The nastiest thing ever happens to the best couple on the show.

Dammit.  Dammit.  Dammit.

On the four-toed statue beach, Sun wants some brown liquor.  The new crash victims show up with their box and want to know “what lies in the shadow of the statue.”   Frank looks like he needs a good buzz.

John Locke’s body rolls out of the shiny box.

Under the four-toed statue, John and Ben are exploring.  Jacob is hanging out in his own pad.  It takes a very long time to make a thread.  Locke is sick of island BS and wants Ben to kill Jacob—immediately.  Jacob steps forward and tries to change things.  Ben spills his guts and brings Jacob to answer the hardest of questions.  Ben finishes his oratory with several knife blows to the Jacob’s chest.

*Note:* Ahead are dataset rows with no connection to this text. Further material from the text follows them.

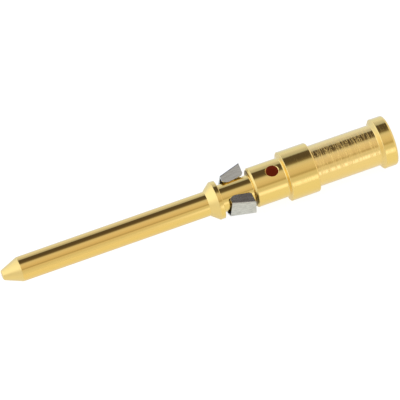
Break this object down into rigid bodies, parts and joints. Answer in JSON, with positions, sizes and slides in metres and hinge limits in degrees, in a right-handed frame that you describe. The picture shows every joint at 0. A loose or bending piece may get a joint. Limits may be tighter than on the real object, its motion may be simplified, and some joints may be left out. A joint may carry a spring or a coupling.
{
  "type": "crimp contact pin",
  "caption": "Gold-plated male crimp contact with a blunt pin, a folded and flared steel retention clip on its neck, a sight hole and a bored barrel that is crimped onto a stranded wire.",
  "frame": {"origin": "on the contact's axis, where the pin meets its conical flare", "axes": "+X along the axis from the pin's tip to the wire end; +Z through the sight hole and the slot between the clip's flaps; +Y completes a right-handed frame"},
  "size_m": [0.0262, 0.0032, 0.0032],
  "materials": {
    "gold_plate": "polished, with fine turning marks",
    "spring_steel": "satin, rolled strip"
  },
  "bodies": {
    "contact": {"contact_body": "gold_plate"},
    "clip": {"retention_clip": "spring_steel"}
  },
  "joints": [
    {"name": "clip_turn", "type": "hinge", "parent": "contact", "child": "clip", "pos_m": [0.00197, 0, 0], "axis": [1, 0, 0], "continuous": true}
  ]
}
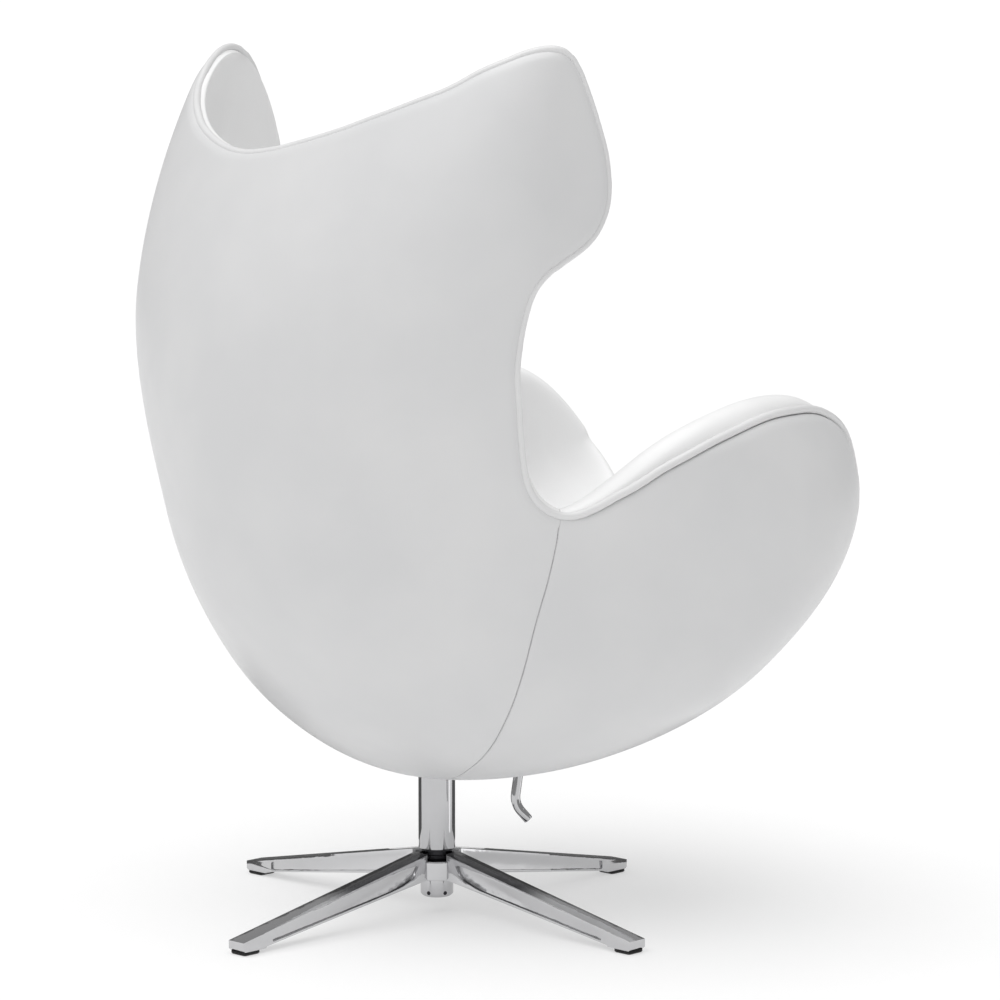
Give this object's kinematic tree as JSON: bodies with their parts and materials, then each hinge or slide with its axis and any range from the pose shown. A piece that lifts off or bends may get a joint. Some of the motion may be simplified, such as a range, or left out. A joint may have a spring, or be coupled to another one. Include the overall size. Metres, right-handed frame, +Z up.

“They’re coming,” are Jacob’s dying words.

At the Swan, torment and disaster are in charge.  Juliet is lying at the bottom of it all—alive, thankfully.  Her hand grabs a piece of volcanic stone (a black rock) and she pounds the nuke until...2010.

This episode is a massive crescendo in the storyline of the show.  There was not a single moment, action, event during the entire two hours that I did not find powerful ,  relevant and down-right moving.  Jacob’s interest in the Losties throughout the years is spooky and sure to be the source of off-season speculating by every LOST fan, everywhere.  My favorite scene (or least favorite) was between Sawyer and Juliet and the magnetic heart of the island that pulls them apart.  I can’t remember a better epsiode—ever.

Also, the nuclear explosion reminded me of a time flash.

I rate this episode 9.9 out of 10 Namastes!